■ Dataset content ■
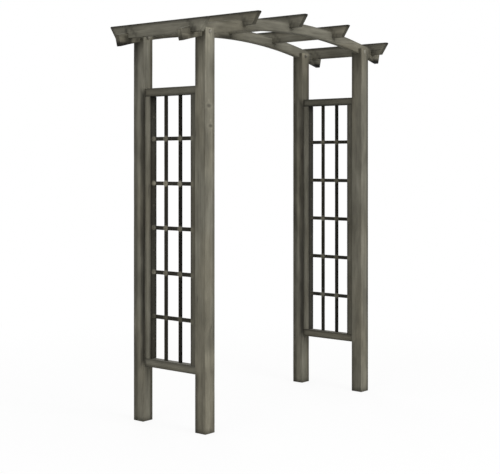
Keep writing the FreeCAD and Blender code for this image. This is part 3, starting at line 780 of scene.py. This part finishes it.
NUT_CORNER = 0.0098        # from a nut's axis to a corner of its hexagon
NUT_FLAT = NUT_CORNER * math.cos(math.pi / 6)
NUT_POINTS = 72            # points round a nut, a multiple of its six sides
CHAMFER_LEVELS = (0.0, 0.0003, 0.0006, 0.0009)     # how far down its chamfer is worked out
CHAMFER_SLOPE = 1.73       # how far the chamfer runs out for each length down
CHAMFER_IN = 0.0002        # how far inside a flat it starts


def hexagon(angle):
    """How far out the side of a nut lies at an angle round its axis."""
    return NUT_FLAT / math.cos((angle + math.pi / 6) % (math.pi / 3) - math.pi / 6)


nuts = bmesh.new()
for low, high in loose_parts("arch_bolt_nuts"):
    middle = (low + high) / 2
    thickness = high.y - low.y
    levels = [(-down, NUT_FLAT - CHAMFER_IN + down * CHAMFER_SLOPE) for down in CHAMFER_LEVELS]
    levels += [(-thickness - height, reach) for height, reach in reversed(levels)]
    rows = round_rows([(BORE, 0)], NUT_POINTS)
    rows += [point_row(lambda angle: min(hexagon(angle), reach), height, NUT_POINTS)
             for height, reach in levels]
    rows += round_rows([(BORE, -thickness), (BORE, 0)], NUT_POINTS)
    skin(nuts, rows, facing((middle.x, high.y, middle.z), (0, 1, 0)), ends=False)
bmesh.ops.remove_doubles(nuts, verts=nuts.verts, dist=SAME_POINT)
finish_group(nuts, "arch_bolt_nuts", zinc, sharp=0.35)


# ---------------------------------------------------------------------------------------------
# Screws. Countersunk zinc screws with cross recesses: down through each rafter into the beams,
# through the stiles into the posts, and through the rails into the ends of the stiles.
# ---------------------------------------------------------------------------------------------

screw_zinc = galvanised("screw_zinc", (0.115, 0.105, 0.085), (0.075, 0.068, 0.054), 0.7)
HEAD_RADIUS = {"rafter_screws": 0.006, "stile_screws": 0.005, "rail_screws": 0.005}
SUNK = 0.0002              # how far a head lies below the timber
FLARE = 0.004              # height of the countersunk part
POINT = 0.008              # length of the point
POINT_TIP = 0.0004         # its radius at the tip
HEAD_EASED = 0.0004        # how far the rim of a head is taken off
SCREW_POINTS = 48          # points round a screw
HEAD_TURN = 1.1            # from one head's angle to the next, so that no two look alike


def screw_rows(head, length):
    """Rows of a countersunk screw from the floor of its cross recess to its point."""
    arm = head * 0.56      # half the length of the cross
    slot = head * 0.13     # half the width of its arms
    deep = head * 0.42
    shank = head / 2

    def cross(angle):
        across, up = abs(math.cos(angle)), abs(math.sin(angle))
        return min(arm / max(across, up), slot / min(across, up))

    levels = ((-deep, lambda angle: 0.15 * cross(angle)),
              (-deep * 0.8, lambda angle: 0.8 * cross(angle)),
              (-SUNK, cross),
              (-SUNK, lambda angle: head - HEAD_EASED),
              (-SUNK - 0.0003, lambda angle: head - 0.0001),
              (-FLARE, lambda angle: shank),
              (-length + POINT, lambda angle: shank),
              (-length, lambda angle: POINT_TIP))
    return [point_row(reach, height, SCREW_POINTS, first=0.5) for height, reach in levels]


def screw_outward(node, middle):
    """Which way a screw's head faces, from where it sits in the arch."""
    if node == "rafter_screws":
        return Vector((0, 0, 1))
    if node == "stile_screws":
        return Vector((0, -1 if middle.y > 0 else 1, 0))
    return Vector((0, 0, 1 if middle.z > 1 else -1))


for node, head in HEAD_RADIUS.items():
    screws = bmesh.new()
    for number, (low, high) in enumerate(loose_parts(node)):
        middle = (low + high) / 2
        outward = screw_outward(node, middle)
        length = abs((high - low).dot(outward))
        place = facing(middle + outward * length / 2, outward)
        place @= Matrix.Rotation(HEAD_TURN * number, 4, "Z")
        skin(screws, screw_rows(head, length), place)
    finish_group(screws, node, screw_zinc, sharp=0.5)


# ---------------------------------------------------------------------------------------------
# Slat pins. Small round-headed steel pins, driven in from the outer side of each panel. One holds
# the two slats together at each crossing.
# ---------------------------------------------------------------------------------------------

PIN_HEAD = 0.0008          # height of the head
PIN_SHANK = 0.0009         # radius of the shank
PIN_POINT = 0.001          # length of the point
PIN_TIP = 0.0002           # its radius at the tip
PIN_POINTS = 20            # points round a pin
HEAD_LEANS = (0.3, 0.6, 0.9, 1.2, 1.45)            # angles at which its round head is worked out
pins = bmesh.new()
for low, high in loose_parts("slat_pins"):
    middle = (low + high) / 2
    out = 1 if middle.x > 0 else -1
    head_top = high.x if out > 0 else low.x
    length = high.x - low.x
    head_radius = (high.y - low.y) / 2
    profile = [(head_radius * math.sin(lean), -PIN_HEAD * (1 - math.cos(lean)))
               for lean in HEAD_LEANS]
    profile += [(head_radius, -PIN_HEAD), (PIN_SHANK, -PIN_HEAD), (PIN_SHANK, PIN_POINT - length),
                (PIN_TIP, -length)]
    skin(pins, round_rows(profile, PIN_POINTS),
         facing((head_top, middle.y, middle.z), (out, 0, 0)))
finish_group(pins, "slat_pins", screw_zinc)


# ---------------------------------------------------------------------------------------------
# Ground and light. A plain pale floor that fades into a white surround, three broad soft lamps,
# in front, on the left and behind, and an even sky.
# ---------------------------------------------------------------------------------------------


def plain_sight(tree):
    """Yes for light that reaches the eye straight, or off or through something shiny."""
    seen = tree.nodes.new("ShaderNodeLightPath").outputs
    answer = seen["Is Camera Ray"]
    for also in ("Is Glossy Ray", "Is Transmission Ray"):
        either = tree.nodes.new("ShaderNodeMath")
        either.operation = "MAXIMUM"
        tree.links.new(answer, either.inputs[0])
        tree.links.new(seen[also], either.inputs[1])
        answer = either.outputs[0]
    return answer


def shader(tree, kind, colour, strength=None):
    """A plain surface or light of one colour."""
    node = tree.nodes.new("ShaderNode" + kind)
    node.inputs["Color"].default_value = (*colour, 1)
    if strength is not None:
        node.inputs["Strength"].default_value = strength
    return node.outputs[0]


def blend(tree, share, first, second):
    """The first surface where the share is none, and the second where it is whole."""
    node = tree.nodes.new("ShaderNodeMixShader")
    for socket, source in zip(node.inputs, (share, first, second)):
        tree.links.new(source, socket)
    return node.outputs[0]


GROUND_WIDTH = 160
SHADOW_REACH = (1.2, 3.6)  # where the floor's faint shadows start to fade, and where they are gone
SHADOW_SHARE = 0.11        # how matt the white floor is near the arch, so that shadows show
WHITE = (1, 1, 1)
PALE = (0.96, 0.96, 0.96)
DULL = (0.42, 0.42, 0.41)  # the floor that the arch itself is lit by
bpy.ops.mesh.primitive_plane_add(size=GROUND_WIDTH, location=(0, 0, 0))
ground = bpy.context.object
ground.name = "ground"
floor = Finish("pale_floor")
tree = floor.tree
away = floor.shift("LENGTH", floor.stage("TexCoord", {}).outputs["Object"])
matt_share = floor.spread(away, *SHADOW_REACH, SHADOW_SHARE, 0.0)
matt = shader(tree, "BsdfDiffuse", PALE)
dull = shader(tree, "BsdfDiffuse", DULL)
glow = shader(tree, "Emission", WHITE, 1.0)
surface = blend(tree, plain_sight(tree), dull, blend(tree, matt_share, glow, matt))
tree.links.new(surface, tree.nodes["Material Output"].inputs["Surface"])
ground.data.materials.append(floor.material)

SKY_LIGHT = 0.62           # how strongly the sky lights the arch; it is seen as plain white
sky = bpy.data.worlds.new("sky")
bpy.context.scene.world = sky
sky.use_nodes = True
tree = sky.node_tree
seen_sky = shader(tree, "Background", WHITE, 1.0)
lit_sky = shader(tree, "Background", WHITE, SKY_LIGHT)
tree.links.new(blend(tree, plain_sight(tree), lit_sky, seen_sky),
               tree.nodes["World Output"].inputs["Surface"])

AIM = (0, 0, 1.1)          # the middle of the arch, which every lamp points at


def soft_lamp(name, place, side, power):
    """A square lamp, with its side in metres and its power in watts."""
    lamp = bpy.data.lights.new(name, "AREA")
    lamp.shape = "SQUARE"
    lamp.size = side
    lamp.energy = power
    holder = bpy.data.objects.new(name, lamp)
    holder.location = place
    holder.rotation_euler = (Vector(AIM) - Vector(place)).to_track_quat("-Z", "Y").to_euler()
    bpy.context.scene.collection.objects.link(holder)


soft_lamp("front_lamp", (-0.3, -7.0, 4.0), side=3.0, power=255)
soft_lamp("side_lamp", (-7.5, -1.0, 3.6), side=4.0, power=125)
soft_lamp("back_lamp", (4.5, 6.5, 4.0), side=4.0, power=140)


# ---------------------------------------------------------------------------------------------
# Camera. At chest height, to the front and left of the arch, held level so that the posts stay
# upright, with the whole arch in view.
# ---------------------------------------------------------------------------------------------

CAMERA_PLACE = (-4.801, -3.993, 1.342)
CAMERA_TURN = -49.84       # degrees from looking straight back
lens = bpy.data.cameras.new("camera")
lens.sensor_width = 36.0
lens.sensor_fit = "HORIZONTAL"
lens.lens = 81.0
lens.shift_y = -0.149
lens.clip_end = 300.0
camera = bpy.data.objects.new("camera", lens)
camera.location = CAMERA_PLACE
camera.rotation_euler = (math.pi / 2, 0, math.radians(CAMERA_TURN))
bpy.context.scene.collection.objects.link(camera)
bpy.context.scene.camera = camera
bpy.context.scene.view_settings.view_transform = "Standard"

■ The task ■
Scan the lines for the string "scene". Copy out each line that matches.

■ Correct answer ■
Keep writing the FreeCAD and Blender code for this image. This is part 3, starting at line 780 of scene.py. This part finishes it.
bpy.context.scene.world = sky
    bpy.context.scene.collection.objects.link(holder)
bpy.context.scene.collection.objects.link(camera)
bpy.context.scene.camera = camera
bpy.context.scene.view_settings.view_transform = "Standard"